Pour Histoire, Claude Simon reçoit le Prix Médicis (1967). Mais auparavant déjà, La Route des Flandres lui avait valu le Prix de la Nouvelle Vague (1960). Il était en effet l'une des principales figures de ce qu'on commençait à appeler le Nouveau roman, mouvement littéraire dont les membres – Alain Robbe-Grillet, Michel Butor… – furent appelés «les bricoleurs du roman», d'après une formule de Ionesco. Dès 1957, d'ailleurs, avec Le Vent, tentative de restitution d'un retable baroque, Simon avait rejoint les Editions de Minuit de Jérôme Lindon, l'antre de cette tendance.

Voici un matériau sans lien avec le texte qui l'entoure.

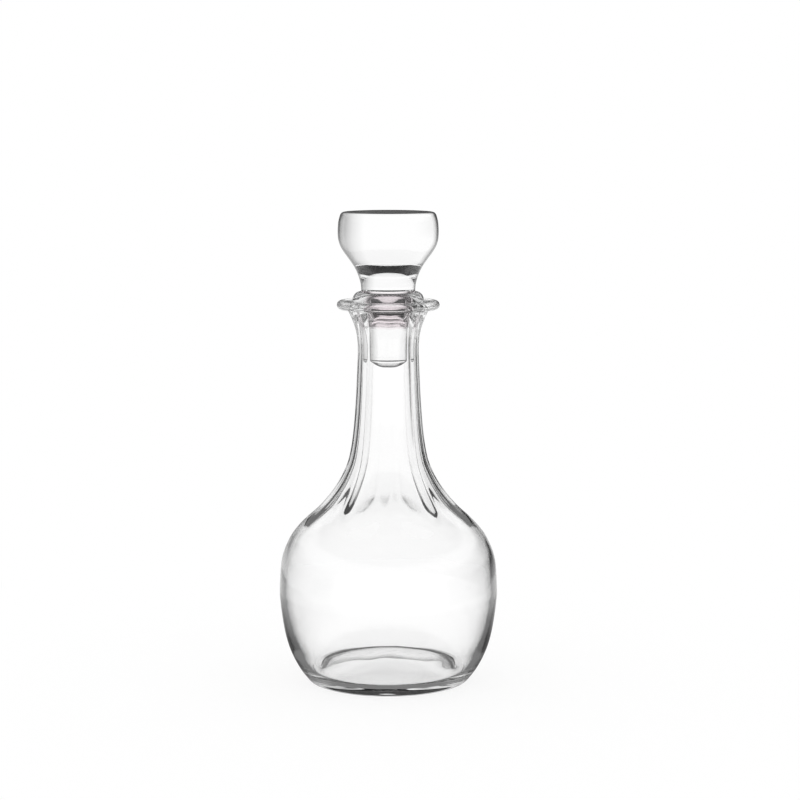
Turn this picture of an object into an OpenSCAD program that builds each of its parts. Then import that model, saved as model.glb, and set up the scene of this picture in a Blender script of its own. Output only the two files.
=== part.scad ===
// Round-bodied glass liquor bottle with an eight-sided neck, a drip ring and a solid glass
// stopper, whose plug turns in a soft ribbed sleeve.
// Millimetres, +Z up, origin at the centre of the base on the table.

/* [Body] */
// Radius of the round body at its widest
body_r = 58.1; // [54:0.1:62]
// Height of the widest place above the table
belly_z = 50; // [45:1:55]
// Radius of the base at the table
base_r = 42.3; // [40:0.1:45]
// Width of the soft edge round the base
base_edge_w = 1.6; // [0.8:0.1:2.4]
// Width of the ring that touches the table
foot_w = 5; // [3:0.5:7]
// Rise of the hollow under the base
punt_h = 7; // [4:0.5:9]
// Glass at the middle of the floor
floor_t = 5.8; // [4:0.2:8]
// Glass between the table and the lowest place inside
trough_t = 6; // [4.5:0.5:8]
// Glass of the body wall, square to the wall
wall_t = 3; // [2.4:0.1:3.4]
// Extra glass where the side comes down to the base
heel_t = 2.4; // [1:0.1:3.5]

/* [Neck] */
// Number of flat panels round the neck
panels = 8; // [6:2:12]
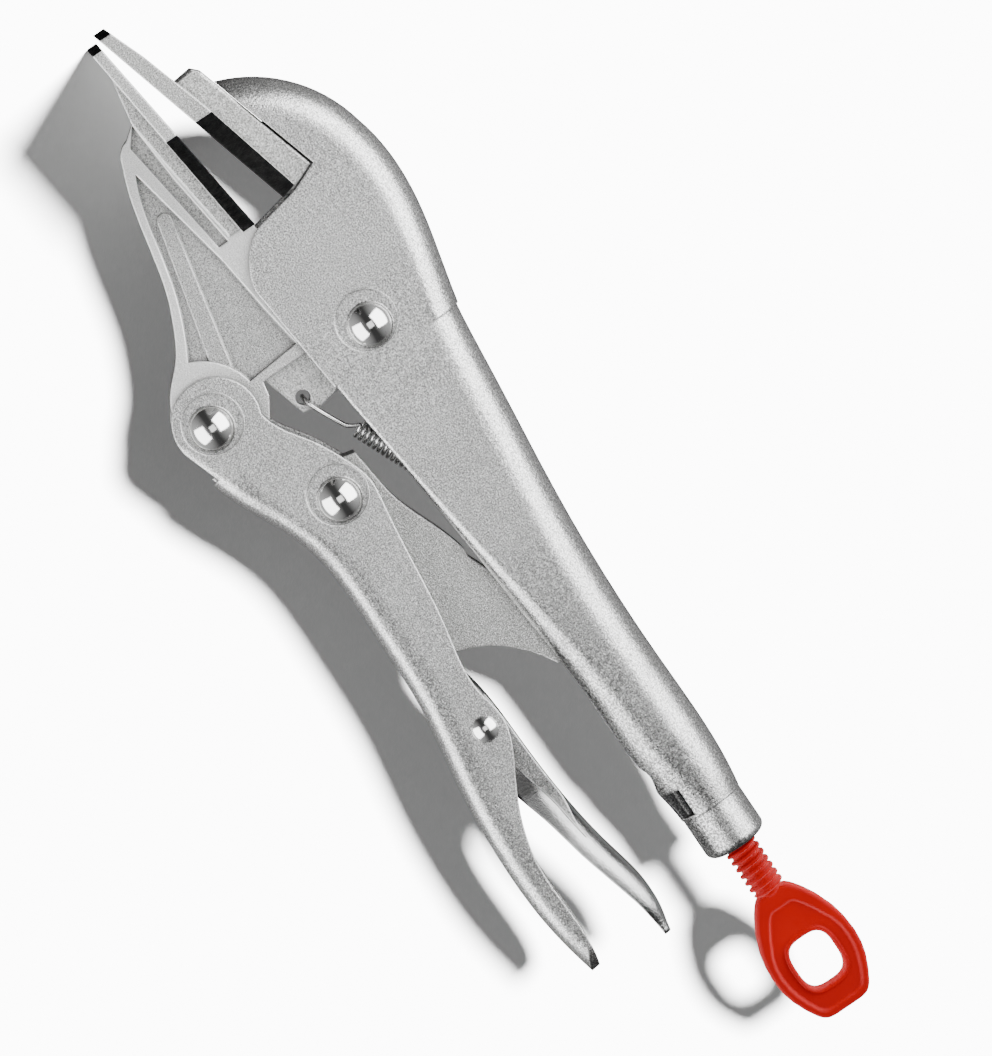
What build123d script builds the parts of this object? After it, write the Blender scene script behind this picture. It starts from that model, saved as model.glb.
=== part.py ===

Consécration des consécrations, c'est en 1985 qu'il se voit décerner le Prix Nobel de littérature pour l'ensemble de son œuvre. En tout, Claude Simon a publié une vingtaine d'ouvrages, dont 14 romans. Effet médiatique: le monde découvre à cette occasion ses yeux «bleu Méditerranée» et sa pointe d'accent méridional. Ses romans les plus célèbres sont réédités. Son écriture toutefois est difficile, avec des phrases longues et denses qui se jettent dans de longues descriptions. Les émotions qu'elles décrivent passent par des évocations de sons, de couleurs, de parfums. Le moindre motif déclenche une prolifération d'associations et d'emboîtements. «Les mots possèdent ce prodigieux pouvoir de rapprocher et de confronter ce qui, sans eux, resterait épars», écrit l'auteur. Tout cet univers de désinences, de références a, du reste, largement contribué à faire éclore nombre de gloses chez les étudiants en lettres et les théoriciens.

Ce sont en fait surtout les romans de la fin des années 1960 qui vont susciter ces exégèses. Car, avec La Bataille de Pharsale (1969) puis Les Corps conducteurs (1971), qui mènent l'un en Grèce et l'autre à New York, Claude Simon entame alors une période plus formaliste. Laquelle se prolonge avec Le Triptyque (1973) et Leçon de choses (1975). Les événements évoqués se transforment en autant de spectacles pour l'écriture elle-même. Et ce n'est qu'en 1981, avec Les Géorgiques, et en 1989, avec L'Acacia, que l'écrivain revient à un équilibre mieux partagé, plus serein, entre destins humains et jeux de plume.

Ainsi, L'Invitation, qui fait l'événement en 1988, lors de sa parution, est un récit qui puise dans les notes prises au cours d'un voyage en Union soviétique. Tandis que Le Jardin des plantes, publié en 1997, revient sur quelques éléments de sa vie, ressassés jusqu'à l'obsession: la débâcle de 1940 et la guerre civile espagnole. Son dernier livre, Le Tramway, paru en 2001, est une bouleversante fresque intime, aussi bien des années d'enfance que de la vieillesse.

Outre son travail d'écrivain, les engagements d'homme de Claude Simon ont montré son ancrage dans son temps. Après sa sympathie pour les Républicains espagnols, il signe en 1983 avec des artistes et écrivains une lettre exprimant leur préoccupation au sujet de la course aux armements. Et en 1996, avec 81 autres lauréats de Prix Nobel, il lance un appel pour «mettre fin» à l'exploitation sexuelle des enfants. «Personne n'est obligé de se taire. A condition de dire les choses d'une manière tant soit peu sensible, harmonieuse ou spirituelle. Dans le cas contraire, mieux vaut évidemment garder le silence», estimait-il.